* [Collected data]:
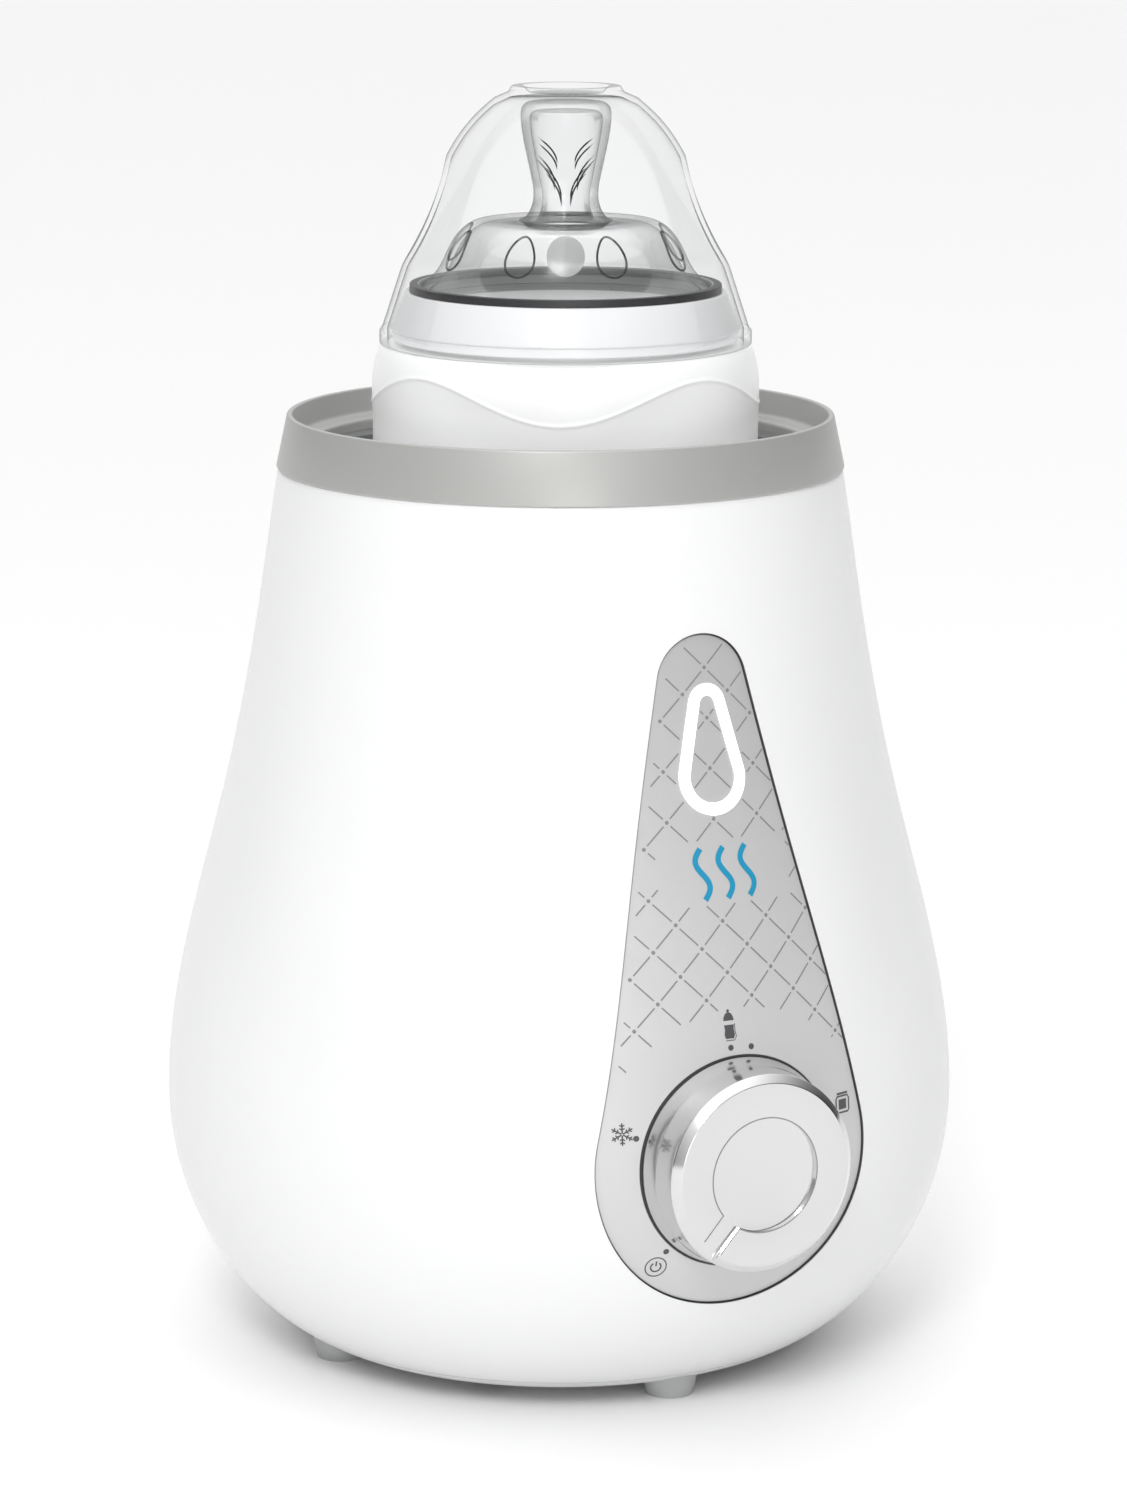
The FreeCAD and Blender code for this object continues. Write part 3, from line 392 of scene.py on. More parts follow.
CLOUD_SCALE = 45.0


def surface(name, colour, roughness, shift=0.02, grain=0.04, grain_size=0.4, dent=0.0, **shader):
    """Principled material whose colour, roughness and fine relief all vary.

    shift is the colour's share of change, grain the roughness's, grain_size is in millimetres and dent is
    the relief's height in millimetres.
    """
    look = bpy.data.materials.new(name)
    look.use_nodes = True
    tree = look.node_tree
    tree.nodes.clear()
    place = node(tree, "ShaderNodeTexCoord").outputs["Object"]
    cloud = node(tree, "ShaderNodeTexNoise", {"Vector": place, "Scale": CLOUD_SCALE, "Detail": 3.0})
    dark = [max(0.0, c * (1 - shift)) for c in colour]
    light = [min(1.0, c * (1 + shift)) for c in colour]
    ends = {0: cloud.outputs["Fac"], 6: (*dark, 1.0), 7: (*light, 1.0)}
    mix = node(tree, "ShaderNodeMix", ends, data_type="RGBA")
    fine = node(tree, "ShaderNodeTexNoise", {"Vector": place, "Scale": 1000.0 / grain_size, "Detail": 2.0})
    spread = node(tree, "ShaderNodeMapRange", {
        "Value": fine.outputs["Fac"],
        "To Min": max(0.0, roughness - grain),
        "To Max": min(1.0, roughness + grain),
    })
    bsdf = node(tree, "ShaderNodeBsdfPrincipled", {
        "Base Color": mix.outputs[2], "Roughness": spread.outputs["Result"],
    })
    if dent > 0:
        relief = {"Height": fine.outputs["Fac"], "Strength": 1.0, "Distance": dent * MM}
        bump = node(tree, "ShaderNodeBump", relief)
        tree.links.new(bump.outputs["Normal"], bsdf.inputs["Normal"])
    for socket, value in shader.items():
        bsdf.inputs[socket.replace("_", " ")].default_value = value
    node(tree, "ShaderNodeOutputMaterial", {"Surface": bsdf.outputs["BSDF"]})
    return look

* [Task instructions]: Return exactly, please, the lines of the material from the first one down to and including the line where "relief all vary." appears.

* [The solution]:
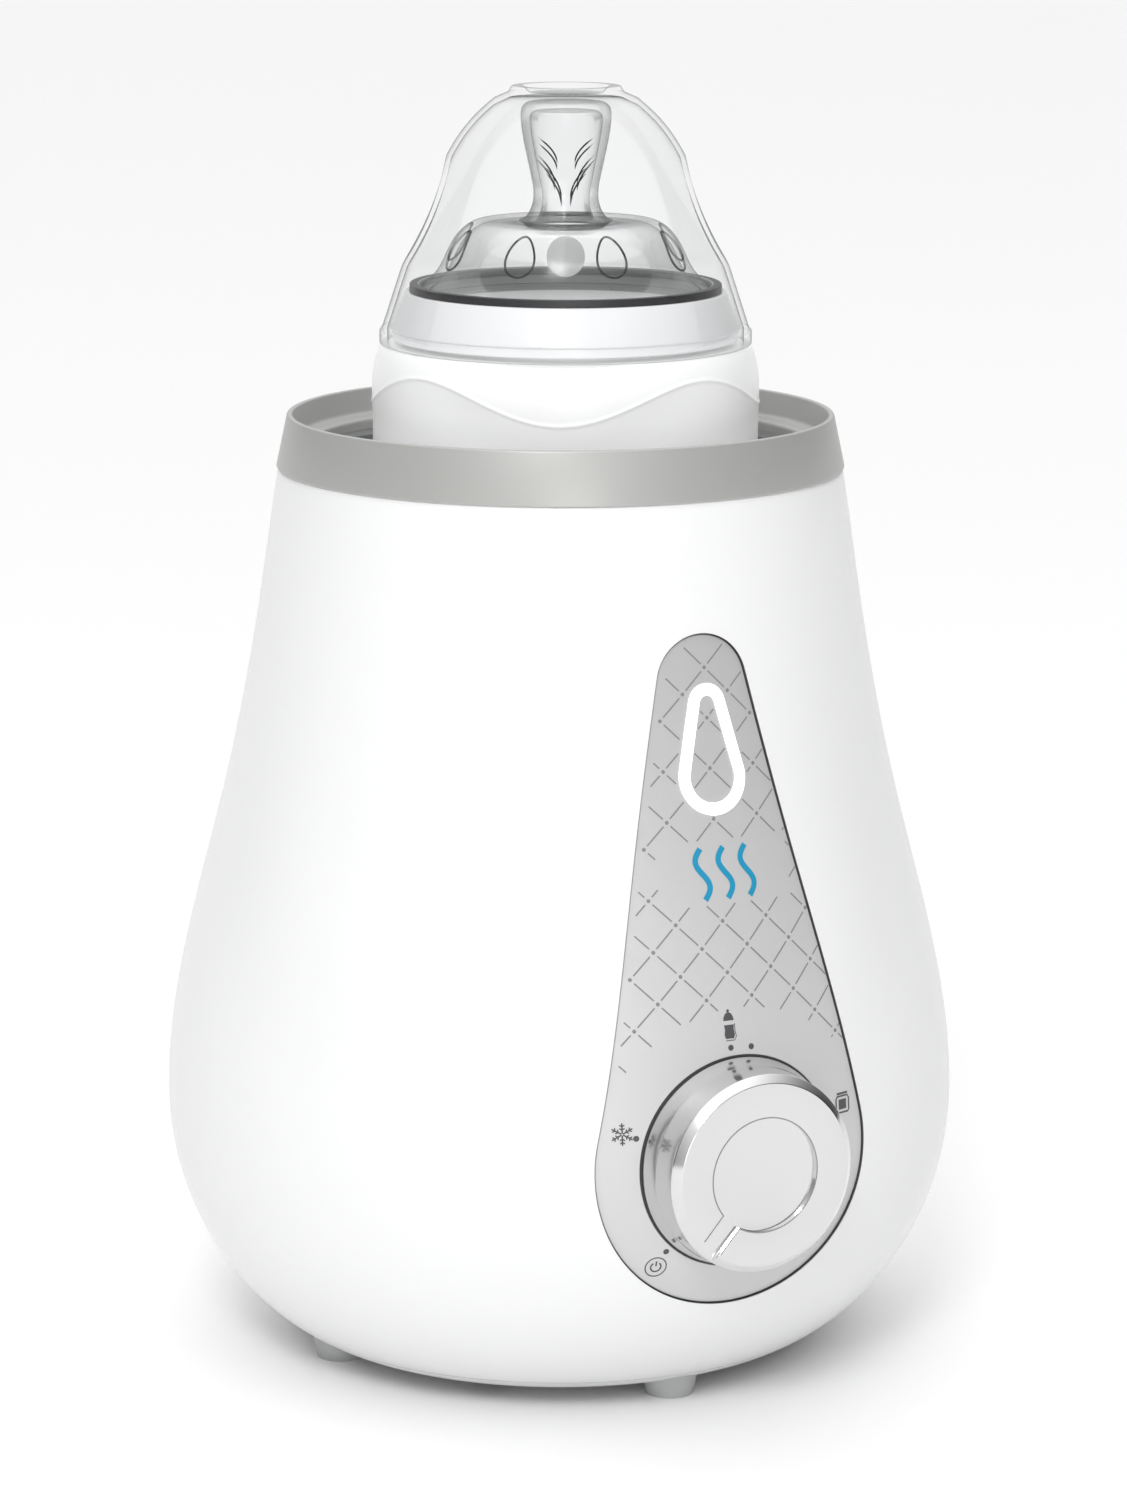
The FreeCAD and Blender code for this object continues. Write part 3, from line 392 of scene.py on. More parts follow.
CLOUD_SCALE = 45.0


def surface(name, colour, roughness, shift=0.02, grain=0.04, grain_size=0.4, dent=0.0, **shader):
    """Principled material whose colour, roughness and fine relief all vary.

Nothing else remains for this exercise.